似た言葉でも随分と違いがあることがお分かりいただけたと思います。無論、投資の練習として活用するのであれば、ポイント運用でも十分だと思いますが、かつ目に見えた利益を得たいと考えるなら、ポイント投資の方が相応しいと言えるでしょう。

少額で株式投資を始める3つのメリット

まずは少額から投資を始めたいと考えた場合、多くの方が懸念するのは「得られる利益が少ない点」だと思いますが、ビギナーにとっては少額投資こそリスクヘッジの最たる手段であると断言できます。

では、少額投資にはどんな利点があるのか? その明確なメリットについて紹介していきます。

①低資金で始めることができる

少額である以上、低資金で始めることができるわけで、ビギナーにとってハードルが低いと言えます。投資を躊躇するビギナー層の不安は、圧倒的に「巨額資産の損失」であることは間違いないと思いますし、何より知識や経験が不足していることで、悪しき結果に繋がるのではないか? と考えているあたりも否めないでしょう。まずは無理なく、余裕資金のみで投資を始めてみるというスタンスが最も安全だと言えます。

②投資手法を学ぶ良い機会になる

今回紹介した中で、単元未満株やポイント投資といった手法は、利益を得るために目の色を変えて運用するというより、株価の動きや売買の仕方、何より投資体験を得るための手段として最適です。

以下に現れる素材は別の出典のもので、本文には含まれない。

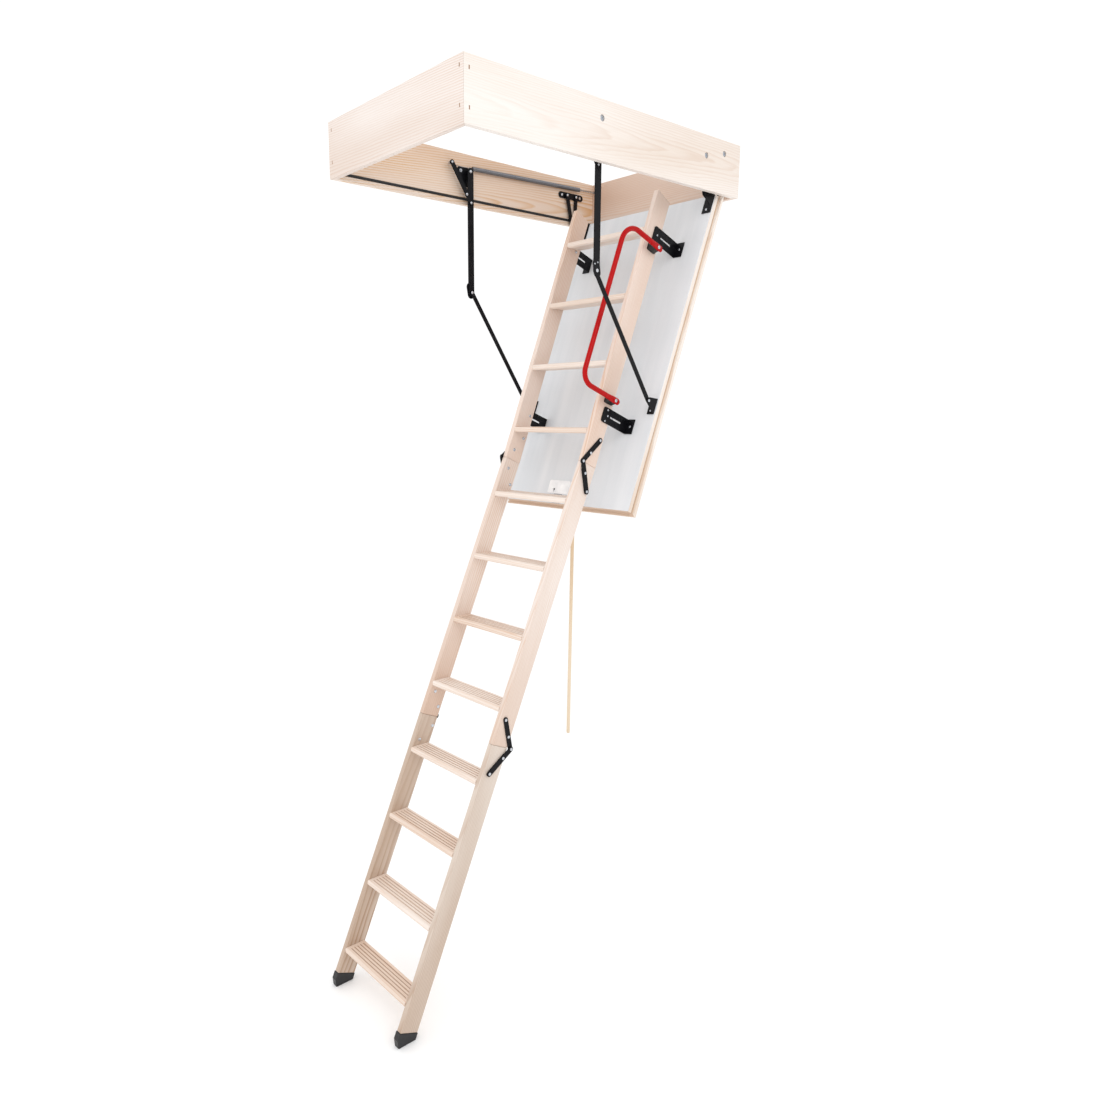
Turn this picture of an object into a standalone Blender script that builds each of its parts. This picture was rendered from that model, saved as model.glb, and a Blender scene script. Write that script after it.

座学で得る知識も当然重要ですが、実践で得られるリアルな体験も欠かせません。ケーススタディとしてはもちろん、座学で得た情報が本当に正しいのかどうか? の確認としても有効です。よって、いくら余裕資金があっても、まずは少額から始めて投資を体験してみるというのがまずのステップとして相応しいと言えます。

③損失額が少ない

言うまでもありませんが、運用資金が少ない以上、大きな損失を被る可能性も低くなります。つまりたとえ失敗したとしても、失う資金を最小限に抑えることができるということ。

例としては極端かもしれませんが、例えばひと株1,000円の銘柄が500円に株価を下げた場合、1単元(100株)購入していた場合の損失は50,000円ですが、単元未満株で1株のみ購入していた場合の損失はわずか500円に抑えることができます。リスクを最小限に抑えるという意味でも、ビギナーはまず少額での投資を徹底すべきでしょう。